_Data supplied_.

>>>

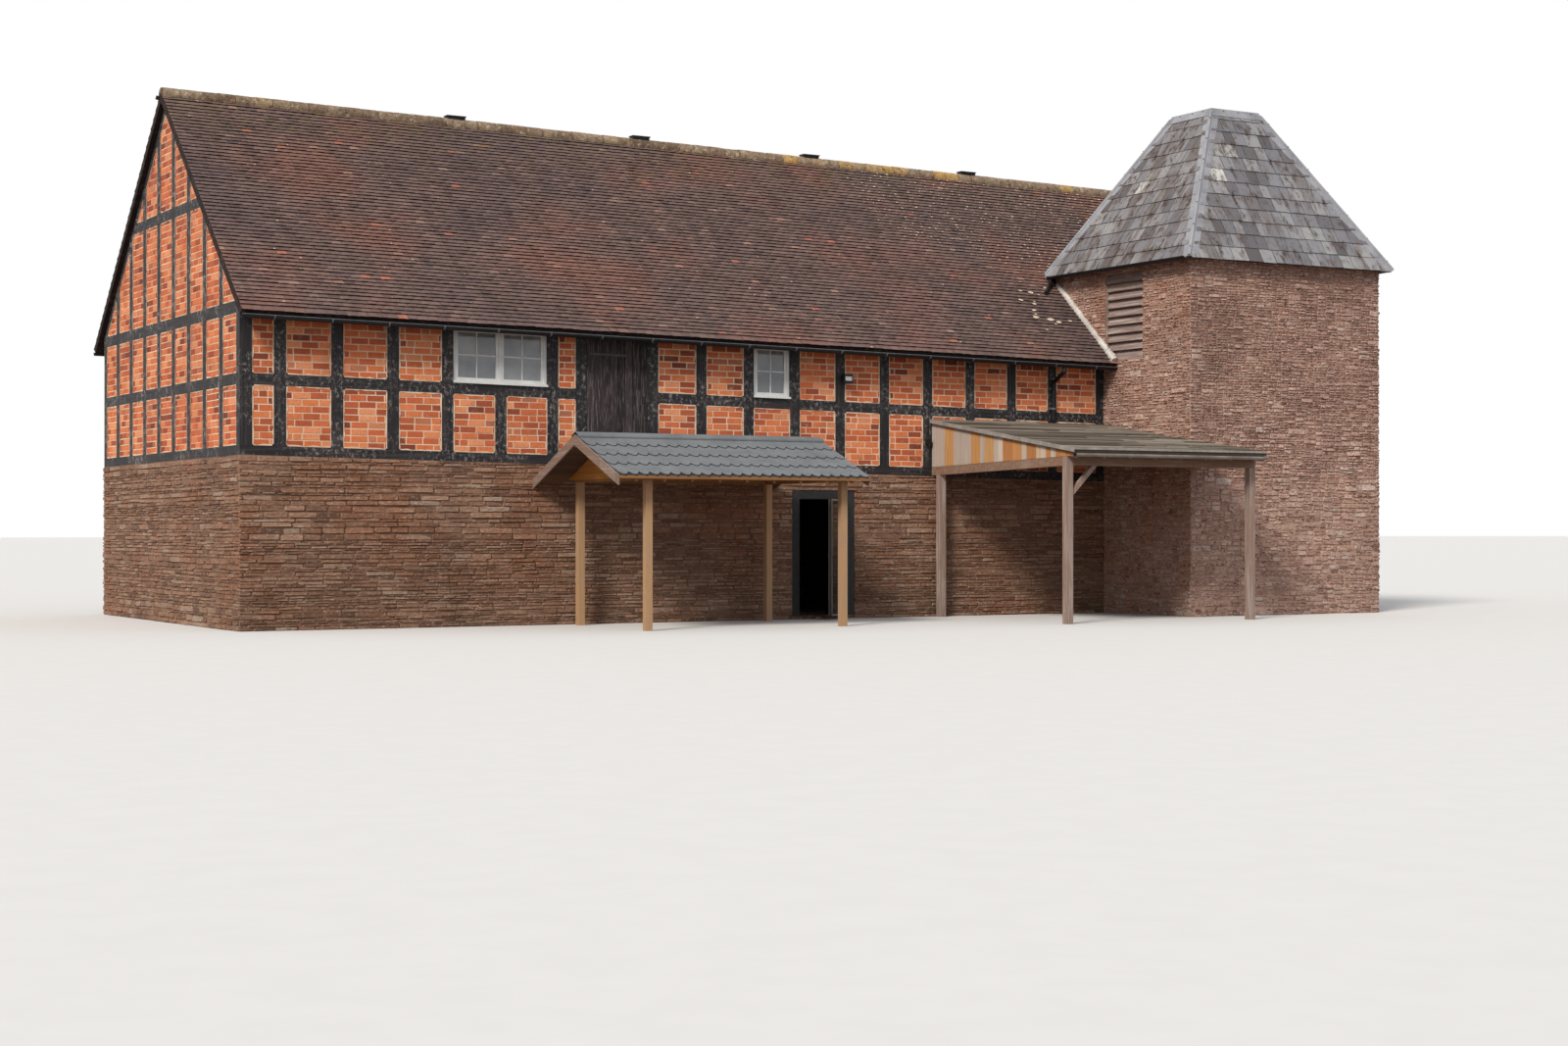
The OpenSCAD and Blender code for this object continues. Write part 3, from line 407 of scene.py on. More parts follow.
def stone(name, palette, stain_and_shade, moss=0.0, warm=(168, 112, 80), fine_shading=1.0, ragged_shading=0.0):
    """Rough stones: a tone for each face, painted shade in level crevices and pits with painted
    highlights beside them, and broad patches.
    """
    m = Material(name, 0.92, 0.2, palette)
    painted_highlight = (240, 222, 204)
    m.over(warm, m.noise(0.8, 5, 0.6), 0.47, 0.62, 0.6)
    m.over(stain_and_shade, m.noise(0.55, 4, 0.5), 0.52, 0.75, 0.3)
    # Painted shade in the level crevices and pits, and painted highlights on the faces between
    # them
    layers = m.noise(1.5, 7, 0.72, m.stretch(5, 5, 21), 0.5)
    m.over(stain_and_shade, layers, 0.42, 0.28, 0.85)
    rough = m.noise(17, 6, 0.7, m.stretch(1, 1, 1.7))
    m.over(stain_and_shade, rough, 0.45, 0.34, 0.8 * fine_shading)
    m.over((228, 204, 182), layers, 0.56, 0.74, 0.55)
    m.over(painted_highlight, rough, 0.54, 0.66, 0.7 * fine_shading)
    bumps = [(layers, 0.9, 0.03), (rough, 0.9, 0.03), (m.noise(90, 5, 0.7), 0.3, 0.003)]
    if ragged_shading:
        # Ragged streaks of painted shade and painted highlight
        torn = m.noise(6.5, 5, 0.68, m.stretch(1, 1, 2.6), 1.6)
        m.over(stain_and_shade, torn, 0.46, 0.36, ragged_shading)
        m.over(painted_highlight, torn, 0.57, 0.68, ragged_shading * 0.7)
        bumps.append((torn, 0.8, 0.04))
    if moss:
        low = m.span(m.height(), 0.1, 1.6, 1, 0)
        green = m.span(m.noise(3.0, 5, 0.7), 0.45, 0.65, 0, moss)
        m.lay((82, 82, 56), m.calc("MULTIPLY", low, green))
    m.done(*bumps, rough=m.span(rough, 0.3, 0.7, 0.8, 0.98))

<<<
>>>

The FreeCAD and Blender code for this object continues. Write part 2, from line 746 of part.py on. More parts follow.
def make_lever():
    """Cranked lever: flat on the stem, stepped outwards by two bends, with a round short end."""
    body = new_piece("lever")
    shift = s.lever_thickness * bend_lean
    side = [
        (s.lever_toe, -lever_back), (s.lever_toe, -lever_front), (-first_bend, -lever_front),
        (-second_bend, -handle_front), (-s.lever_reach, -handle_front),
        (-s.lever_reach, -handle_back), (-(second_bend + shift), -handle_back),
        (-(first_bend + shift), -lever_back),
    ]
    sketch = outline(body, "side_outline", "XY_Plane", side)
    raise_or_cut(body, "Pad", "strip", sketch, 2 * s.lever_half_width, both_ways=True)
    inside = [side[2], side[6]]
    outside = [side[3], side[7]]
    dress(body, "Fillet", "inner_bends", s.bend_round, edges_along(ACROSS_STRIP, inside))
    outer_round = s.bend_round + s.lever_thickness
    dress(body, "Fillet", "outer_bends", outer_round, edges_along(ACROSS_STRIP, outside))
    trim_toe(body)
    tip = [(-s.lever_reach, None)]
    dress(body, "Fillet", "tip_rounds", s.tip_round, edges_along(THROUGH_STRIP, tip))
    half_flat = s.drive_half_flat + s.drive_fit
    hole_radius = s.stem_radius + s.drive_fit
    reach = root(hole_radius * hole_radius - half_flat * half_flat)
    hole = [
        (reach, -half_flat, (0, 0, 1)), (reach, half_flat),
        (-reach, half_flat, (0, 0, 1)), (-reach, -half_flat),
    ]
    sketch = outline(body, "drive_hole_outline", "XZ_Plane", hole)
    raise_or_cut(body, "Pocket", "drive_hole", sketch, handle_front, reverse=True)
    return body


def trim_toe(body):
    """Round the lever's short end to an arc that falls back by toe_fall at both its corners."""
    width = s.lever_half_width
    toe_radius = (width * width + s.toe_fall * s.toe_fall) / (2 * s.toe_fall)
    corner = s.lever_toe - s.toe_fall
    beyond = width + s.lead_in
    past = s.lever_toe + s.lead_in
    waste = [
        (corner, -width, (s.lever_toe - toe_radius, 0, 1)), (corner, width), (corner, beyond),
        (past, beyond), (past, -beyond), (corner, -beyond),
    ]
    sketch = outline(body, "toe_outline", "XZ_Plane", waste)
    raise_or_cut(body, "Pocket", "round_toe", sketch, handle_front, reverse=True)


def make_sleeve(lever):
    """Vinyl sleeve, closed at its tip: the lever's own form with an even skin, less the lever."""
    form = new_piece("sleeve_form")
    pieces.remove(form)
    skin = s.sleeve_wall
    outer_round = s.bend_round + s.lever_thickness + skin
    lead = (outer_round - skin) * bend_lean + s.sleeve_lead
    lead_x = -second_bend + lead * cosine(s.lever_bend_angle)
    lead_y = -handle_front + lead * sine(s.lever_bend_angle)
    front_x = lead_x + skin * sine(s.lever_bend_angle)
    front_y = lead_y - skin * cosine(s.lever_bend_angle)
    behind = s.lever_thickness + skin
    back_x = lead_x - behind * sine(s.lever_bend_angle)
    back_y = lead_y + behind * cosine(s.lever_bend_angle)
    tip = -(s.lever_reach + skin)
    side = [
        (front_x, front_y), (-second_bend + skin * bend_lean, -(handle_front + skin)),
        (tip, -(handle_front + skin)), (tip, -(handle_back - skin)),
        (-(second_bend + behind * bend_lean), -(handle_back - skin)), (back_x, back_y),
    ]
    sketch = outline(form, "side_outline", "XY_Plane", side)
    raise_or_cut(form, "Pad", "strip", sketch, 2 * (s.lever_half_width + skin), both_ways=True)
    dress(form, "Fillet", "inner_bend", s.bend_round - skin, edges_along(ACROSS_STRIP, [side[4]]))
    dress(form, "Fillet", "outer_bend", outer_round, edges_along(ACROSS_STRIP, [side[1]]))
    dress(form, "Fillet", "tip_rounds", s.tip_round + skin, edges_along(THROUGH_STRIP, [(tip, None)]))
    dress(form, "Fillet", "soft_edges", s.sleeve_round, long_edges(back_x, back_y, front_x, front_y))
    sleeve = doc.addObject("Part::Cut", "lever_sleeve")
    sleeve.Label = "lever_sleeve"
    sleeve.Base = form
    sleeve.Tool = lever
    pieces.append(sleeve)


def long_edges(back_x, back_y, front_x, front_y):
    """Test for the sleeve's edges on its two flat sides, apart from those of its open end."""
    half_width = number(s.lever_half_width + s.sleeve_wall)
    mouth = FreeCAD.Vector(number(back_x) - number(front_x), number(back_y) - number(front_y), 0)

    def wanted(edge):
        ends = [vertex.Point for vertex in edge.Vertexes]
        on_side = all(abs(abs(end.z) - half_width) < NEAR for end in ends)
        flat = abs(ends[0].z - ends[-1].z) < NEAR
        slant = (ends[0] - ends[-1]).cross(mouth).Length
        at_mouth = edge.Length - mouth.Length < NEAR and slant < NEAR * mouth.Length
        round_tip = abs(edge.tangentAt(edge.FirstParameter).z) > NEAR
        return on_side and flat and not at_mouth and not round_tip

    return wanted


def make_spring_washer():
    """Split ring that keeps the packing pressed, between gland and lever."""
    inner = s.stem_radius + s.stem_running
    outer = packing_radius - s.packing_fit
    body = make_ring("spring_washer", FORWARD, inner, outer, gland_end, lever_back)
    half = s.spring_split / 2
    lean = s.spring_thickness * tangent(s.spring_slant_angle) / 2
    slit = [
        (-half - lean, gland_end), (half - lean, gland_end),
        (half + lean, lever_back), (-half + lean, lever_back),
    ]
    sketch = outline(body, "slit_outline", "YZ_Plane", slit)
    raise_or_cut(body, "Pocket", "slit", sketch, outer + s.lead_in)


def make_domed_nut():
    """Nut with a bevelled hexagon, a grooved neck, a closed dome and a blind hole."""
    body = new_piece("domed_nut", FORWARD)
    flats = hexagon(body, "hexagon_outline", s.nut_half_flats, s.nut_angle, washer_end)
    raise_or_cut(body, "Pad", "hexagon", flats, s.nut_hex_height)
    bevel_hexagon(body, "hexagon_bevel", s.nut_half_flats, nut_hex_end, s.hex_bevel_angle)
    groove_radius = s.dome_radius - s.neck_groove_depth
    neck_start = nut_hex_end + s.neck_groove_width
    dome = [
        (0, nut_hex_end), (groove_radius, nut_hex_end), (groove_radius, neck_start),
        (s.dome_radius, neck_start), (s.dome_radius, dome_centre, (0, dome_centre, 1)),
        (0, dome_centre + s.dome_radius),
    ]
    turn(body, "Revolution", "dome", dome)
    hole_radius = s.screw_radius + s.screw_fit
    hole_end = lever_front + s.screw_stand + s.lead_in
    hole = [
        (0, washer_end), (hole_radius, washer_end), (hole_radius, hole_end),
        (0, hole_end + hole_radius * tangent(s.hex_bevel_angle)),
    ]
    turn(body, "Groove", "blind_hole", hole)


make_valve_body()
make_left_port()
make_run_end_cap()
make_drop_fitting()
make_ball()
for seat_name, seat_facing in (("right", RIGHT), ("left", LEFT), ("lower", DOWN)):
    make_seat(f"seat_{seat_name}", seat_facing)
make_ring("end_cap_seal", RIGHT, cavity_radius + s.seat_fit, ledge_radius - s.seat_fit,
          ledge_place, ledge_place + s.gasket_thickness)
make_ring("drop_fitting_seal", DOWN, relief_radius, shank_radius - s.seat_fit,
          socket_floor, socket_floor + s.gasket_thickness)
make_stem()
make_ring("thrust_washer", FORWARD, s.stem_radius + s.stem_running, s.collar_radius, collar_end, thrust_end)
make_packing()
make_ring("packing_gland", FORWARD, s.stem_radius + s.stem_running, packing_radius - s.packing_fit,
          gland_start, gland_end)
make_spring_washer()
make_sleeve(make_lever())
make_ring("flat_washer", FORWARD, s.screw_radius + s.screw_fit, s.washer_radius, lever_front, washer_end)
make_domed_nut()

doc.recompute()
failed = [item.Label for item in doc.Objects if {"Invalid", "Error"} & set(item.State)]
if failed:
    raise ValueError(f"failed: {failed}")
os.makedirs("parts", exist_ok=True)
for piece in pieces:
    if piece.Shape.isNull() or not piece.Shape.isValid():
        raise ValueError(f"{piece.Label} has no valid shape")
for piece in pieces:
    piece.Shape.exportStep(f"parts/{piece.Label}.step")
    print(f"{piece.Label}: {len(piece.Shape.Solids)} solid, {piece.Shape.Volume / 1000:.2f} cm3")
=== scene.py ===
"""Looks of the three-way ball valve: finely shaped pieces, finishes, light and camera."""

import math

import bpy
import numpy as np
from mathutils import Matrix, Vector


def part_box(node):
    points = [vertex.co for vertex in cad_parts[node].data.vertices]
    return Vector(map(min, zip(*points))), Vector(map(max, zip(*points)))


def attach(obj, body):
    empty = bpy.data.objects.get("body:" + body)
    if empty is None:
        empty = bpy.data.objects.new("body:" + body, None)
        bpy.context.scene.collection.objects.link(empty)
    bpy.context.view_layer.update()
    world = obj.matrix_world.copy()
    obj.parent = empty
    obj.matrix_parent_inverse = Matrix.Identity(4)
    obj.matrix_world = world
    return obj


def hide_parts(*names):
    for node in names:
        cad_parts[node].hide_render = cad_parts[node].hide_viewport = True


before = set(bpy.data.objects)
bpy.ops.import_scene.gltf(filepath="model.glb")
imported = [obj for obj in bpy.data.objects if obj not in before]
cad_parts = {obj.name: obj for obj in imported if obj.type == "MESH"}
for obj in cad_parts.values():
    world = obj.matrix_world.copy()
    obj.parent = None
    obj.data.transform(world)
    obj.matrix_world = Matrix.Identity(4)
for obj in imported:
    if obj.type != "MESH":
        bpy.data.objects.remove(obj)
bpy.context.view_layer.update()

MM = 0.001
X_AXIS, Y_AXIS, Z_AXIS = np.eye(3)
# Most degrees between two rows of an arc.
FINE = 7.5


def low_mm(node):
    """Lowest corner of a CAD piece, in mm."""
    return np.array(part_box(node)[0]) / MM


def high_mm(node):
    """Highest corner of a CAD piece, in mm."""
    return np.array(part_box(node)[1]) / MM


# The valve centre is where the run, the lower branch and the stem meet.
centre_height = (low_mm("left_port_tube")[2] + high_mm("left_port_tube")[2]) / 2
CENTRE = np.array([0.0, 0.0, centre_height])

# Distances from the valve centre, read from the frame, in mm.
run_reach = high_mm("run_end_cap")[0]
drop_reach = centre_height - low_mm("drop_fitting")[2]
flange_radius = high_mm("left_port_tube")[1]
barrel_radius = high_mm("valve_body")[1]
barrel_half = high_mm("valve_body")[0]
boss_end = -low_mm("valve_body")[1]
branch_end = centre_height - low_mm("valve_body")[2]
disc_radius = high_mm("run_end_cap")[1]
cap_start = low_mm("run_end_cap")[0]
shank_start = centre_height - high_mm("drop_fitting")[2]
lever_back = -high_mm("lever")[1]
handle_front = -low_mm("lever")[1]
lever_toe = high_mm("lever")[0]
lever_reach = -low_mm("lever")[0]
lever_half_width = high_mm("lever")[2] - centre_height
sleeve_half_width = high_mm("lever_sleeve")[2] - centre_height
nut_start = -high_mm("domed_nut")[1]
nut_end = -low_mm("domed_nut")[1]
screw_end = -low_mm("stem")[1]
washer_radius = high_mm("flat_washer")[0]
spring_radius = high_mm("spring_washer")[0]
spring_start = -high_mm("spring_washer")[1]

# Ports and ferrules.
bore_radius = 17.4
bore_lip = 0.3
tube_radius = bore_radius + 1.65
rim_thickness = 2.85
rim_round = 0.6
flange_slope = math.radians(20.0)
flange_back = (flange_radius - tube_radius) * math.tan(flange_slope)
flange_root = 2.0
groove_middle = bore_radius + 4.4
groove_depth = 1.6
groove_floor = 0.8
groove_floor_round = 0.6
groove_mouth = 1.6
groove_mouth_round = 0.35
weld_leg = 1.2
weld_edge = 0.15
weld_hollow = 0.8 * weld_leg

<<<
>>>

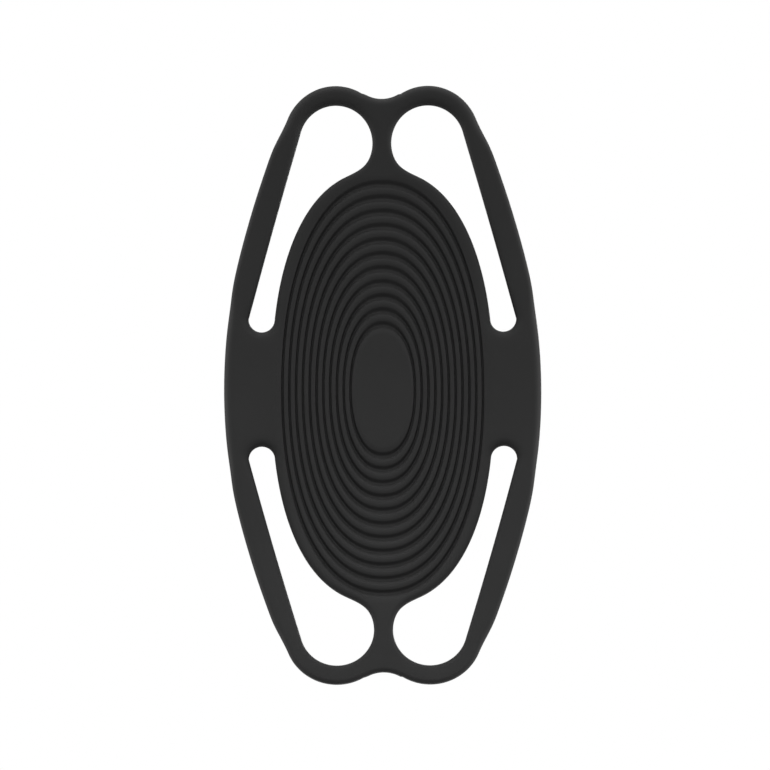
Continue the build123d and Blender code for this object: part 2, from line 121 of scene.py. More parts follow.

<<<

_What you need to do_.
Look above for the line that contains "doc.recompute()". Starting there, transcribe every line exactly until you have copied the line that contains "imported = [obj".

_In response_.
doc.recompute()
failed = [item.Label for item in doc.Objects if {"Invalid", "Error"} & set(item.State)]
if failed:
    raise ValueError(f"failed: {failed}")
os.makedirs("parts", exist_ok=True)
for piece in pieces:
    if piece.Shape.isNull() or not piece.Shape.isValid():
        raise ValueError(f"{piece.Label} has no valid shape")
for piece in pieces:
    piece.Shape.exportStep(f"parts/{piece.Label}.step")
    print(f"{piece.Label}: {len(piece.Shape.Solids)} solid, {piece.Shape.Volume / 1000:.2f} cm3")
=== scene.py ===
"""Looks of the three-way ball valve: finely shaped pieces, finishes, light and camera."""

import math

import bpy
import numpy as np
from mathutils import Matrix, Vector


def part_box(node):
    points = [vertex.co for vertex in cad_parts[node].data.vertices]
    return Vector(map(min, zip(*points))), Vector(map(max, zip(*points)))


def attach(obj, body):
    empty = bpy.data.objects.get("body:" + body)
    if empty is None:
        empty = bpy.data.objects.new("body:" + body, None)
        bpy.context.scene.collection.objects.link(empty)
    bpy.context.view_layer.update()
    world = obj.matrix_world.copy()
    obj.parent = empty
    obj.matrix_parent_inverse = Matrix.Identity(4)
    obj.matrix_world = world
    return obj


def hide_parts(*names):
    for node in names:
        cad_parts[node].hide_render = cad_parts[node].hide_viewport = True


before = set(bpy.data.objects)
bpy.ops.import_scene.gltf(filepath="model.glb")
imported = [obj for obj in bpy.data.objects if obj not in before]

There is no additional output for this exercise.